Revenons à la presse dont vous vouliez faire votre obligée.Rappeler-vous ! Alger Républicain,empêché de paraître depuis le 19 juin 1965, reparaissait. sous l’œil bienveillant de Abdelhamid Benzine et le talent de Mohamed Benchicou. Sans attendre la nouvelle loi sur l’information, le journal reparaissait «quand il pouvait » animé par les belles plumes de Halim Mokdad, Saïd Mekbel, Samia Khorsi, Ghania Hamadou, Mounira Dridi... Il atteint bientôt le seuil dangereux des 100.000 exemplaires, une audience et une influence inquiétante pour le pouvoir en place. Henri Alleg était venu pour la sortie d’un des premiers numéros d’Alger républicain, un quart de siècle après sa troisième interdiction. Henri Alleg avait demandé à Mohamed Benchicou quel était le tirage ? A sa réponse, il hocha la tête et lâcha ; « Il ne vous laisserons jamais continuer à exister ! »
Et vous, Gargamel chez les shtroumpf, tout en proclamant, la main sur le cœur, votre attachement à une presse indépendante,lanciez une OPA ( Offre Publique d’Achat) sur Alger Républicain. Sous couvert de dédommagement pour ses biens confisqués et le préjudice subit durant son interdiction (1965-1990), vous avez mis quelques sept milliards dans la corbeille de la mariée à qui il ne manquait plus qu’un fiancé. Vous l’aviez en réserve en la personne de Madjid Harbi, un de vos subordonnés dans la hiérarchie du renseignement, infiltré au PAGS et qui avait à son tableau de chasse, la liquidation, en quelques semaines de Saout-el-chaâb, le journal du PAGS.
Vous avez convaincu Abdelhamid Benzine de nommer votre homme de paille à sa place pour diriger le journal. L’équipe animée par Mohamed Benchicou, occupée à faire un bon journal, ne comprit pas les raisons du changement. Le clash allait conduire, après plusieurs semaines de conflit, à la création du journal Le Matin. Plus tard, Madjid Harbi, n’ayant pas pris soin de vérifier que les changements qui le faisaient copropriétaire du journal avaient bien été enregistrés par le notaire, demanda à Abdelhamid Benzine et Mustapha Kaid de ne plus remettre les pieds au journal. Et c’est lui qui fut prié de rester chez lui.
Mais le mal était fait. Alger rep’ n’allait plus se relever de votre tentative avortée de faire main basse sur la presse. D’un côté, la relation de confiance avec son lectorat était rompue et de l’autre l’alimentation en ressources publicitaires était coupée. En même temps que sa crédibilité, son tirage s’effondrait à 10.000 exemplaires.

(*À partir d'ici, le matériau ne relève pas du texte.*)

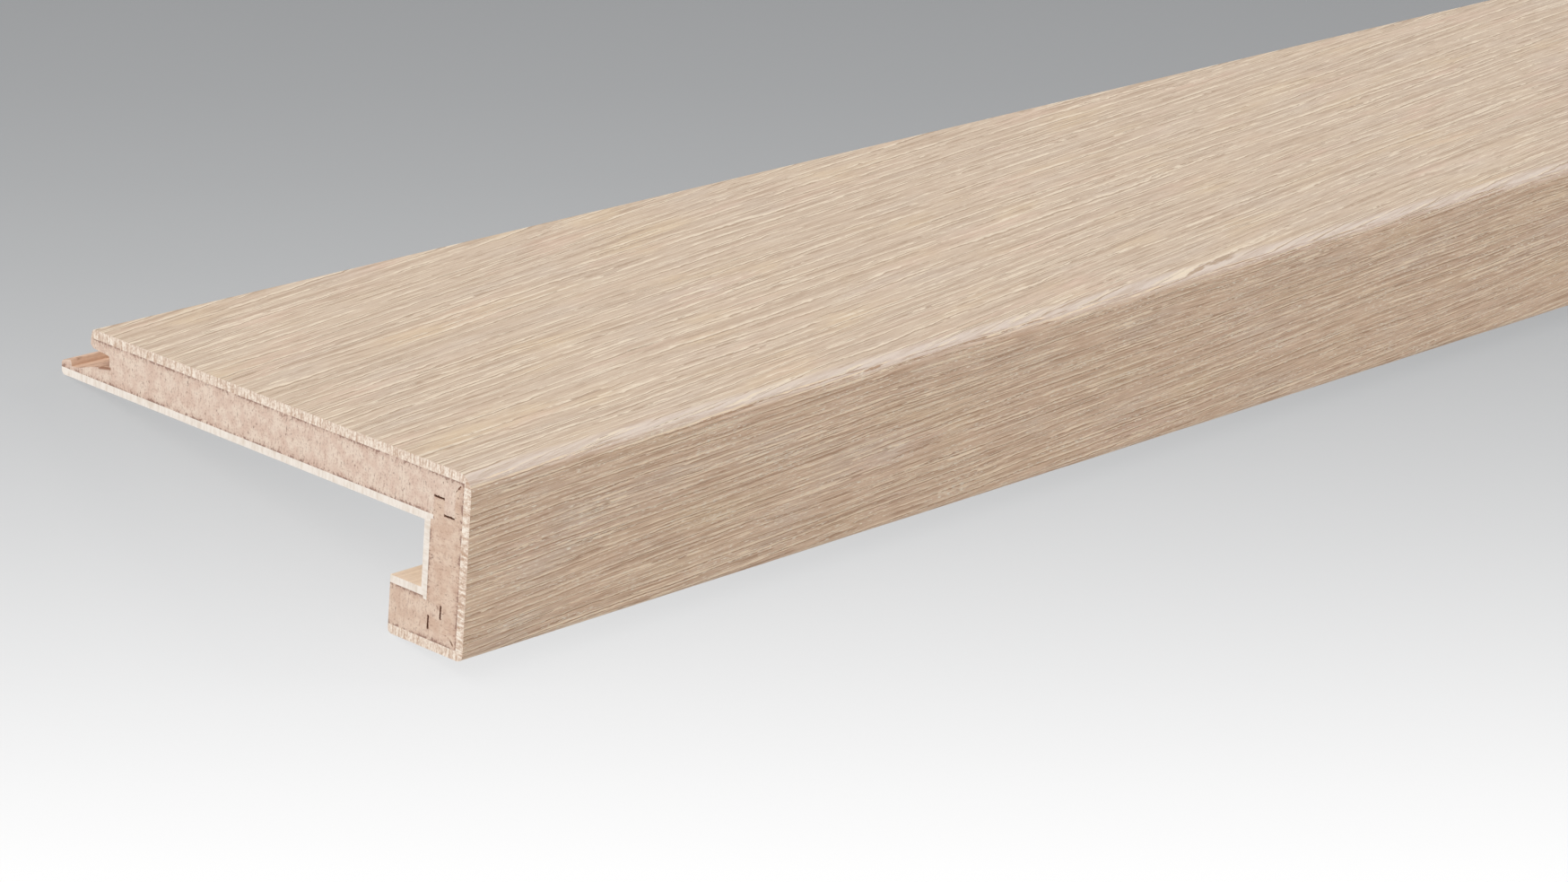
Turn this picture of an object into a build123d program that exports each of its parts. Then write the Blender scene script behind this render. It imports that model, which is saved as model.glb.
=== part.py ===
from build123d import *
import os
from math import asin, atan2, cos, degrees, hypot, sin

os.makedirs("parts", exist_ok=True)

# Sizes in millimetres. On the section, depth runs from the front face towards the back,
# and height is counted from the walking surface, as the nosing sits on a stair.

# Three boards of the same make form the U
length = 1200
board_thickness = 13
wear_thickness = 2.1
backing_thickness = 1.7
tread_depth = 118
front_height = 41
lip_depth = 22.2

# Roundings of the outer edges
nose_radius = 4
front_foot_radius = 1.8
lip_back_radius = 1.1
arris = 0.4

# Lock mitre between two boards: a mitre at the face, then two tongues that lap each other
mitre_run = 4.4
seam_start = 3.1
tongue_width = 3.1
tongue_lap = 3.2
tongue_cover = 0.9
backing_spur = 0.9
glue_gap = 0.3

# Click edge along the back of the tread board, listed from the walking surface down
catch_lean = 0.5
catch_top_drop = 1.9
catch_face_height = 1.7
catch_bevel_height = 0.7
catch_bevel_depth = 0.9
roof_fall = 0.5
groove_height = 2.8
groove_depth = 5.8
groove_round = 0.7
ramp_length = 4.4
ramp_fall = 0.8
recess_fall = 2
lower_lip_reach = 10
lock_height = 1.4
lock_face_run = 0.5
lock_top_length = 2.9
lock_top_fall = 0.8
lock_foot_radius = 1.2

# Depths under a board's face
core_depth = board_thickness - backing_thickness
tongue_tip_depth = core_depth - tongue_cover
key_tip_depth = tongue_tip_depth - tongue_lap
shoulder_depth = core_depth + backing_spur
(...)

A défaut de pouvoir vous le payer, vous avez décidé de réduire Alger républicain à une figuration symbolique dans le paysage médiatique... Votre objectif avoué était d’en faire un mensuel à 5.000 exemplaires, soit un journal alibi sans prise sur la réalité quotidienne ni réel apport informatif dans la formation de l’opinion. Dans cette situation désespérée, je fus appelé à prendre la direction d’Alger républicain.
Il faut que ceux qui lisent cette contribution, sachent qu’aucun journal ne peut vivre du produit de ses ventes.Le prix du journal couvre à peine la marge du diffuseur et du vendeur de journaux. Comme les autres quotidiens, Alger Républicain avait besoin au moins de six pages de publicité pour payer les salaires et le tirage de l’imprimerie. Nous en avions une demi-page et parfois, les jours fastes, une page entière. Les jours du journal étaient comptés. Vos successeurs poursuivront avec zèle votre œuvre,caporaliser ou liquider, au service de la mafia au pouvoir !
Quelle ne fut ma surprise, un matin où la secrétaire m’informa que le ministère de l’Intérieur commandait deux pages de publicité pour le recrutement d’agents de police à publier pour le surlendemain. Le soir même, le rédacteur en chef m’informa d’un appel téléphonique du directeur de la communication du même ministère, lui intimant de réserver la « une » du journal au discours et portrait pleine page du ministre de l’Intérieur, à l’occasion d’une visite d’une caserne à Biskra. Ne tenant pas compte de cette demande incongrue, j’ai privilégié l’information sur l’assassinat de Marengo. Un vendeur de journaux de la rue Hoche à Alger.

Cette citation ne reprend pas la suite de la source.